We're waiting to hear back from them, but I've decided not to submit another counter offer without first being given all of the pertinent information pertaining to the transaction on the tower as well as the easements being granted.

I really appreciate the information that has been shared so far.
 
So we finally got a look at the contract that the sellers want to sign with the cell company. If they sign it as is, we'd have to walk away.

As it stands, the contract gives a perpetual easement for the tower and the immediate area around it, and two other easements, one for access and one for utilities. The easements are all relatively out of the way, but looking at it from a real estate standpoint, there is a no-build zone in the radius of the cell tower, and it essentially permanently renders about a half acre of land unusable, permanently. The contract also gives the company the power to move the tower anywhere on our property should a "zoning" issue arise, without our input or consent.

The icing on the cake is that the company would require the property owner (which would have been us) to purchase and maintain a 1 million dollar insurance policy, naming them as the beneficiaries. So in addition to losing a half acre of the property, having a loss of value due to the permanent easement and giving up any ability to dictate or even have any input as to the future of the tower site, we would get to have an additional monthly bill to maintain an insurance policy that we wouldn't need or even be able to use (the deductible for said policy is $100,000, from my research).

Any ideas? They haven't signed, but are meeting with a lawyer today. Our agent has passed on our concerns, but who knows if they'll take any of that into account. Has anyone ever heard of something like this happening?
 
Aren't you glad you looked at the contract, rather than accepting lip service!
If this permanant easement agreement (dominant estate) is executed, then the value the servient estate (subject) parcel is worth less. (And your situation clearly illustrates why it is called the servient estate to the easement.)

You have to start-over in your valuation of the servient estate. Everything has its price, including the capitalized expense of the insurance policy and the liability risk of having to cough-up a deductable, if some kid falls from the tower or gets his kite caught in it

. . . . . The property might be able to be subdivided, i.e., replatted, into two parcels to seperate the legal rights/responsibilities. This can cost $10,000 to $20,000 to $50,000, more, or less, depending on the laws and strigency of the planning authorities or your part of the world. It'd solve many problems and would be the cleanest real estate solution.

. . . . Or you buy it in an LLC/corporation.

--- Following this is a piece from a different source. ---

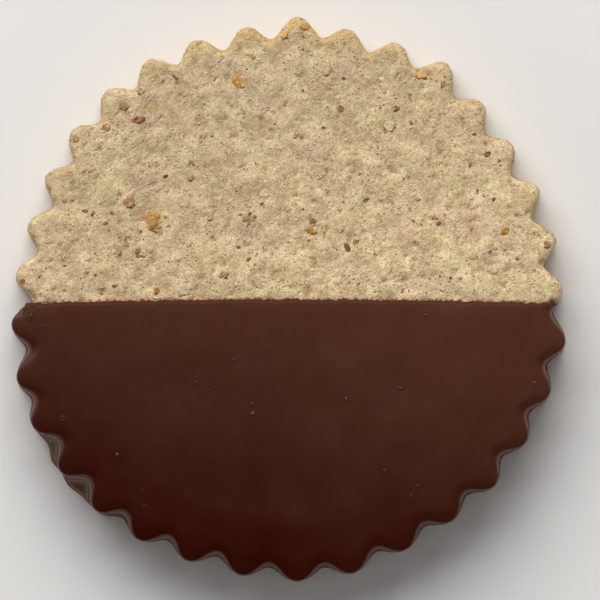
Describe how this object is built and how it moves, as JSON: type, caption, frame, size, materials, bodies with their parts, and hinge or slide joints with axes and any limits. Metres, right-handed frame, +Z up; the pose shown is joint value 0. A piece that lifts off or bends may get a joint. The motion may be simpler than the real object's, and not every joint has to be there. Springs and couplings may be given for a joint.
{
  "type": "chocolate-dipped hazelnut shortbread biscuit",
  "caption": "Thick round hazelnut shortbread biscuit with a fluted edge, one half dipped in dark chocolate, lying flat.",
  "frame": {"origin": "on the surface that the biscuit lies on, under the middle of its bounding box", "axes": "+Z up through the thickness; X runs along the dip line; +Y points to the bare edge and -Y to the chocolate edge"},
  "size_m": [0.0706, 0.0718, 0.0115],
  "materials": {
    "shortbread_crumb": "pale baked shortbread, matt and sandy, with hazelnut pieces",
    "dark_chocolate": "set dark chocolate with a soft satin shine"
  },
  "bodies": {
    "root": {"biscuit": "shortbread_crumb", "chocolate_coat": "dark_chocolate"}
  },
  "joints": []
}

You may lose some tax benefits if this is your primary residence. And mainstream financing becomes impossible.

. . . . Or the current owner doesn't muck up the property with easement encumberances, and sells the property as one entity.

Back to paying work.
 
I wish we could sub-divide. The zoning for this area is such that no parcel can exist under 5 acres, which this parcel already is. Thanks for the advice. I'll keep you posted on the outcome.

As of now we haven't heard the results of the sellers' meeting, but are pretty sure if we pursue the property it will be after we offer a significantly lower bid, to account for the loss of value and added expense of the contract stipulations.
 
Thanks for the advice, and I'm glad we're not locked in. They've met with a lawyer and the rumor is that the lawyer says "it's much more positive" than I've interpreted the situation (I really can't imagine that, unless that means they've decided to either lower the asking price to reflect the negative effects of the easement, or, fingers crossed, they've decided to cancel the easement transaction altogether).

I've thought about sub-dividing the parcel, but the zoning in this particular area only allows for a minimum of a 5 acre parcel, which this property already is.

Again, I appreciate the timely replies. I'll update when the sellers quit stalling and finally give us something concrete about what their intentions are. I'm just ready to know if they're going to be reasonable, or if we've wasted our time.